Appearing on a panel September 23 at the Heritage Foundation, National Review’s Kevin Williamson made the following observation (per the account of MSNBC.com’s Suzy Khimm): “ ‘The left is intellectually dead, and where it’s heading towards is authoritarianism,’ said Williamson, citing a Gawker blog post making the case for arresting climate change deniers.”

New York magazine’s Jonathan Chait would have none of this. He responded by chastising Williamson with the sarcastic headline “How a Single Gawker Rant Portended the End of Freedom in America.” Chait’s basic thesis is that Williamson is paranoid and that arresting climate change deniers “is not necessarily indicative of broader strains of liberal thought.” Indeed, Chait says Williamson is both paranoid and obsessed. Chait points out that Williamson has referenced this particular Gawker column (which Chait also disapproves of) no less than five times. However, three of those times were back in April, when the Gawker column first ran and was being widely discussed. The last two times Williamson mentioned it were on National Review Online on September 22 and at the Heritage event the next day.

Left unmentioned by Chait was that, also on September 22, Robert F. Kennedy Jr., the liberal scion best known for being one of the leading lights of the vaccines-cause-autism movement, accused global warming deniers of “treason” and lamented there was no law that could be used to put them in jail. In his discussion of the Gawker column, Williamson was hardly pulling a rabbit out of a hat. The creeping authoritarianism of the left was all too timely and relevant thanks to RFK Jr.’s disturbing outburst. Chait was later forced to update his post acknowledging the RFK Jr. outburst, though he did not back off his charge that Williamson was saying that authoritarian impulses “encapsulate the predominant current in contemporary liberal thought.”

Of course, Williamson never said it was the “predominant current” in liberalism. It is a common enough trope to merit comment, however. Perhaps Chait should read what his own readers are saying under his post. “Climate change kills—their denial and active fight against making reforms is indirectly killing people. While I don’t agree with arresting them, I can see how that would be legally justified—it could be considered non-protected speech, like yelling ‘fire!’ in a crowded -theater,” notes one of the New York magazine commenters. Chait, of course, is in no way accountable for the fan base he draws, but the comment is notable for two reasons. One, it sounds relatively sober even if the underlying sentiment is terrifying, and two, shouting fire in a crowded theater was the exact reference Adam Weinstein invoked in his objectionable Gawker column last March.

Though the context is often forgotten, “shouting fire in a crowded theater” was the rationale Supreme Court justice Oliver Wendell Holmes Jr. used in a 1919 ruling concluding that a defendant’s speech in opposition to the draft during World War I was not protected by the First Amendment and was a violation of the sweeping and unconstitutional Espionage Act. Indeed, thanks to Woodrow Wilson’s Espionage and Sedition Acts, thousands were arrested for thoughtcrimes. Wilson is, of course, the godfather of America’s progressive movement.

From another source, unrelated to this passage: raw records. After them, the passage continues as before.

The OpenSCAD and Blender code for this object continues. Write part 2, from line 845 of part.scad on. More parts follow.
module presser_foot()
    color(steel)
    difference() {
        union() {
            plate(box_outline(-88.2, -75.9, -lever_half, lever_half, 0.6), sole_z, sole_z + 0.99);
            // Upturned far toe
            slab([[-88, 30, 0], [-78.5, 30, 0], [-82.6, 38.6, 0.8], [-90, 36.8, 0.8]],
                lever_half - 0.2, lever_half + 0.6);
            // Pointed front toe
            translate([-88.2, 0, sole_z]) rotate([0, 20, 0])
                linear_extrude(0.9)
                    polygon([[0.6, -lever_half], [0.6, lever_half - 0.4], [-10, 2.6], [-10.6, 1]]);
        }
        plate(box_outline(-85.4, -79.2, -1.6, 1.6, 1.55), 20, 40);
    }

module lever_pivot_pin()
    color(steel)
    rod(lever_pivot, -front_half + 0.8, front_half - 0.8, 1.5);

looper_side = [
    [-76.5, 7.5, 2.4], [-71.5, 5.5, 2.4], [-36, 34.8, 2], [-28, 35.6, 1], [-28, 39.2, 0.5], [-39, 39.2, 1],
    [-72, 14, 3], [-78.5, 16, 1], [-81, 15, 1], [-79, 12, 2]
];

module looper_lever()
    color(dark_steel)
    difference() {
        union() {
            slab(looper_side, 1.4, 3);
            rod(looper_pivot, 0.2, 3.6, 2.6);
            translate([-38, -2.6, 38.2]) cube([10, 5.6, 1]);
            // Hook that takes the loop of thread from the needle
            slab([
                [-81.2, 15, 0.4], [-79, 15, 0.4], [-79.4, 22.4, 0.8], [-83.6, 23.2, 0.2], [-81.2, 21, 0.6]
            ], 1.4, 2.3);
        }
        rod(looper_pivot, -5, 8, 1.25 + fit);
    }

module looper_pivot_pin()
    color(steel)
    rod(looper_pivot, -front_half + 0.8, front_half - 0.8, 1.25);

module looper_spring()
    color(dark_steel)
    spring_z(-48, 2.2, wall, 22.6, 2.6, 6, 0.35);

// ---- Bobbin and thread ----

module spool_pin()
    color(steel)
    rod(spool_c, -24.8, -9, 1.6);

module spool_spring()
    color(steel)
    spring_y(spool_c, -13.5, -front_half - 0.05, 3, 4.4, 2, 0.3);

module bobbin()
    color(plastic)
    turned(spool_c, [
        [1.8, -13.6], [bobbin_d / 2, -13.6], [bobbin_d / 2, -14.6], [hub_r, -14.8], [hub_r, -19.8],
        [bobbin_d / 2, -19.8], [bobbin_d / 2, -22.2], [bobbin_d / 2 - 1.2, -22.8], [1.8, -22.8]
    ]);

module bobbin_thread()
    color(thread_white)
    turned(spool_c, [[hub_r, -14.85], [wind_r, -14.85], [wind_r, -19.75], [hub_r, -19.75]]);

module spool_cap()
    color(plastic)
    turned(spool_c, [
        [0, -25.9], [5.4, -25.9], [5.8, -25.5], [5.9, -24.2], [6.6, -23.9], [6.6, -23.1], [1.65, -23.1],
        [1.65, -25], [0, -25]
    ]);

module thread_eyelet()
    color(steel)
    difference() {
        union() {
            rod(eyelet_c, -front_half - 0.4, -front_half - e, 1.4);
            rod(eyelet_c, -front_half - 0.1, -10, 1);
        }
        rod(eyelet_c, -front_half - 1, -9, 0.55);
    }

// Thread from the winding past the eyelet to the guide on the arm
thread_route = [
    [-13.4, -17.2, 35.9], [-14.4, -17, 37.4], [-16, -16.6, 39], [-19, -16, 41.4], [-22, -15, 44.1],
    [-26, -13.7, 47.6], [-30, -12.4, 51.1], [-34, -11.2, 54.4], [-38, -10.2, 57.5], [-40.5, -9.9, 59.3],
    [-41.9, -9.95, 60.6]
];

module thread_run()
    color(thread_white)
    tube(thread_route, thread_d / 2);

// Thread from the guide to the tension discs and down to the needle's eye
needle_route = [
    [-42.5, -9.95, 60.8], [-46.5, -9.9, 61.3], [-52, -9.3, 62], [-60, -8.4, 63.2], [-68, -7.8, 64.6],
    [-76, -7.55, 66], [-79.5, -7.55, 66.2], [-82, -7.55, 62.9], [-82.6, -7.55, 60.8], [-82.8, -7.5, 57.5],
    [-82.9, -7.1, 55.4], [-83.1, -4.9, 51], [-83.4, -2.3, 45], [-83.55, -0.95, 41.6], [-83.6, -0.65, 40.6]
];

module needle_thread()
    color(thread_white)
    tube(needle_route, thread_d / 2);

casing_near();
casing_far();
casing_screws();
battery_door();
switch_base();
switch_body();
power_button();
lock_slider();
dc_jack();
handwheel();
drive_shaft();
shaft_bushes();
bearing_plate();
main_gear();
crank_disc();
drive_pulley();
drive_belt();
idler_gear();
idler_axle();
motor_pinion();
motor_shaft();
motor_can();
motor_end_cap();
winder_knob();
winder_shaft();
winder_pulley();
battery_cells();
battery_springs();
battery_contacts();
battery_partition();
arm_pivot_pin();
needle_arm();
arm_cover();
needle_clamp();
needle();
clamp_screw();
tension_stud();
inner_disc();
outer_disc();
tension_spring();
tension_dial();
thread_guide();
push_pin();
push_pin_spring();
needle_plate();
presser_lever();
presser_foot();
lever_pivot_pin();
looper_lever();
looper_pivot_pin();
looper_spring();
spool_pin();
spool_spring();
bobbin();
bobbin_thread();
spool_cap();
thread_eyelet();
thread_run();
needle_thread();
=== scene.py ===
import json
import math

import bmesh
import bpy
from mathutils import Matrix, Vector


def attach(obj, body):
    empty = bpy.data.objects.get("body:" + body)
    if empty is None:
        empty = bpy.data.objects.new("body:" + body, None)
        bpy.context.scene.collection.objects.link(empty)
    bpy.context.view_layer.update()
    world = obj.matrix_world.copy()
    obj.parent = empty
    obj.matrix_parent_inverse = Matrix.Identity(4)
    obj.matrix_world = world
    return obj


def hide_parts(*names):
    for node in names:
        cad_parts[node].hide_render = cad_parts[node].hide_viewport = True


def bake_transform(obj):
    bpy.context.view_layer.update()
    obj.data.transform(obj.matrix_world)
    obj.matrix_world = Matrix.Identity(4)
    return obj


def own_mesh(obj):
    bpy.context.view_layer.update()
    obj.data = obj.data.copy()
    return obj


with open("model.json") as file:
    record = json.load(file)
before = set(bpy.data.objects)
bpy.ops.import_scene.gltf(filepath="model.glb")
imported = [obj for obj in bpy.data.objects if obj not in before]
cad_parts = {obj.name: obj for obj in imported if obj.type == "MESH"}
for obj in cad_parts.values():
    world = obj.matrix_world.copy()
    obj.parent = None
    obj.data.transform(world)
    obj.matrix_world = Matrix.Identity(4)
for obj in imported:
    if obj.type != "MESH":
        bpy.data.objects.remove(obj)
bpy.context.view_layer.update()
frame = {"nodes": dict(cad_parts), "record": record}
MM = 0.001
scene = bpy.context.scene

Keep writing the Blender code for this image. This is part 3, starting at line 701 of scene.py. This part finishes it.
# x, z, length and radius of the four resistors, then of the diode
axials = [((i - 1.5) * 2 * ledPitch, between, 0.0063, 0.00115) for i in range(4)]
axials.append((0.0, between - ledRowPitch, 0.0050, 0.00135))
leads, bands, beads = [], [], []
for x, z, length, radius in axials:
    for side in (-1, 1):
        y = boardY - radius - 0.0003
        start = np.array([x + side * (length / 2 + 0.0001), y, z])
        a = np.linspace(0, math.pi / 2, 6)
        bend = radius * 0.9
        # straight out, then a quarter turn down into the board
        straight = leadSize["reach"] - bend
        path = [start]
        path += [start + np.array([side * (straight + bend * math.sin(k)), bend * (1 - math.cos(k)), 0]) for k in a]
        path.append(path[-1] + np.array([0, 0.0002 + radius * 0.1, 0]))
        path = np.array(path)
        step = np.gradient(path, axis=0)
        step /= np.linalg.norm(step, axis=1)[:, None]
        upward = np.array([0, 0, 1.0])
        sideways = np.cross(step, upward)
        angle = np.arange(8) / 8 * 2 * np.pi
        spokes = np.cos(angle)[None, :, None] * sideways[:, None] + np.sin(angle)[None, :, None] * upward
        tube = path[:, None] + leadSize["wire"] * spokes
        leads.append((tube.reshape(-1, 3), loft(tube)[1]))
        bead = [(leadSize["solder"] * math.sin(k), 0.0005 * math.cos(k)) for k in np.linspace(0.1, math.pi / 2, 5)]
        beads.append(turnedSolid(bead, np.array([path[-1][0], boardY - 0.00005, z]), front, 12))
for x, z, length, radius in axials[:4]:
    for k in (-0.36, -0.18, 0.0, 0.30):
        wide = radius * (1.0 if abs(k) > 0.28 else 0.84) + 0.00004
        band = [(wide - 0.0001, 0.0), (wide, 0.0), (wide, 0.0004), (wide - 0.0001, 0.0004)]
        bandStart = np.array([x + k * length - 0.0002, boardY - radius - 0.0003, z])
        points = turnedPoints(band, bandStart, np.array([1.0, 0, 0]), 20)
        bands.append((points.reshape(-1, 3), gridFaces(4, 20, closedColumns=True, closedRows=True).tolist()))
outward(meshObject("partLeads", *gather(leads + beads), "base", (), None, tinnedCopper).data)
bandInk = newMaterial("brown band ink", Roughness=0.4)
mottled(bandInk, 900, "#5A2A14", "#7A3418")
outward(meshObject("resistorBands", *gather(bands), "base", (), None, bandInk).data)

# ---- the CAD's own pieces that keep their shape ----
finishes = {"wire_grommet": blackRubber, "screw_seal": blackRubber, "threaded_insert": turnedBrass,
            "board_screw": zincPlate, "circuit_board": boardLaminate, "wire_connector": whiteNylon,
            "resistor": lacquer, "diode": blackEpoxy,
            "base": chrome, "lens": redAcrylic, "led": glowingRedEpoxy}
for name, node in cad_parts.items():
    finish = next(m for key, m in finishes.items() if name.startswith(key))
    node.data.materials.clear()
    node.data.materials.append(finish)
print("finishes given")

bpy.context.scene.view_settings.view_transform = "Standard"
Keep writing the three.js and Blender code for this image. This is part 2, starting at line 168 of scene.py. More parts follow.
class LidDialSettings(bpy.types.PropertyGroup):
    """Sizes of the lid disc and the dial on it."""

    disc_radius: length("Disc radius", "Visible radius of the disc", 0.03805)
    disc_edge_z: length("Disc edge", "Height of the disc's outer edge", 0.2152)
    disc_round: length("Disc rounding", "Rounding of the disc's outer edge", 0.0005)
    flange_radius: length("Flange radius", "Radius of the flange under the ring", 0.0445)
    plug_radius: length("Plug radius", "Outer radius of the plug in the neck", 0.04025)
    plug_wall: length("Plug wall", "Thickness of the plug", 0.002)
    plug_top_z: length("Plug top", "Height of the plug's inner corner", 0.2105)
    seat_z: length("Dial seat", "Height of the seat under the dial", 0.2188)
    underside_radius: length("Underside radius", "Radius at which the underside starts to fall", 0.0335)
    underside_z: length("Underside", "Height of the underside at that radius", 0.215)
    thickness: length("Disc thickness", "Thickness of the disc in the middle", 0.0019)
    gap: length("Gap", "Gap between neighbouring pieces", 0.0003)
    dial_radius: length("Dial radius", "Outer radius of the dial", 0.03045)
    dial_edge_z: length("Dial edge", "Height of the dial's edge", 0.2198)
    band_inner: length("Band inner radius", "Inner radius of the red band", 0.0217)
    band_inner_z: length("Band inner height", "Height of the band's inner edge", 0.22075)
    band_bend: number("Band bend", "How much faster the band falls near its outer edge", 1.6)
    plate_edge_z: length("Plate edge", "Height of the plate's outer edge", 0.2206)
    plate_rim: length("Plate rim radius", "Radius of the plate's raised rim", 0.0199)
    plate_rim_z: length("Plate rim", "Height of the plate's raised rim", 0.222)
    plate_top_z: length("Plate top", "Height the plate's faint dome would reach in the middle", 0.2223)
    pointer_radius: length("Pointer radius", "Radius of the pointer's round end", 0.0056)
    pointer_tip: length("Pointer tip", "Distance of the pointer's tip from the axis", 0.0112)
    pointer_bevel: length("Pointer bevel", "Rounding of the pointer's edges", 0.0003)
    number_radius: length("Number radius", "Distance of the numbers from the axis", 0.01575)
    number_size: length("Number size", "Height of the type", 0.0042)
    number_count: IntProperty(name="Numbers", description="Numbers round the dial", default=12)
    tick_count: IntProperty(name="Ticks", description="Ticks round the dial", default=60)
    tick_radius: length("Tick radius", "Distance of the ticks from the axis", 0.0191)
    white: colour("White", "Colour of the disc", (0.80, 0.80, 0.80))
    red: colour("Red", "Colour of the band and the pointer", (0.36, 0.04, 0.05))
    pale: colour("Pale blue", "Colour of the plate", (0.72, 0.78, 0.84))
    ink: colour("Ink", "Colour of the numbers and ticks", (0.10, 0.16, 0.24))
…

Wanting people who disagree with you arrested may not be the “predominant current” of today’s progressives. But the authoritarian impulse is enough of a hallmark of progressivism that it’s not something to be hastily dismissed, either. Especially when this sentiment is still being echoed on websites read by millions and uttered by representatives of American liberalism’s most famous political dynasty.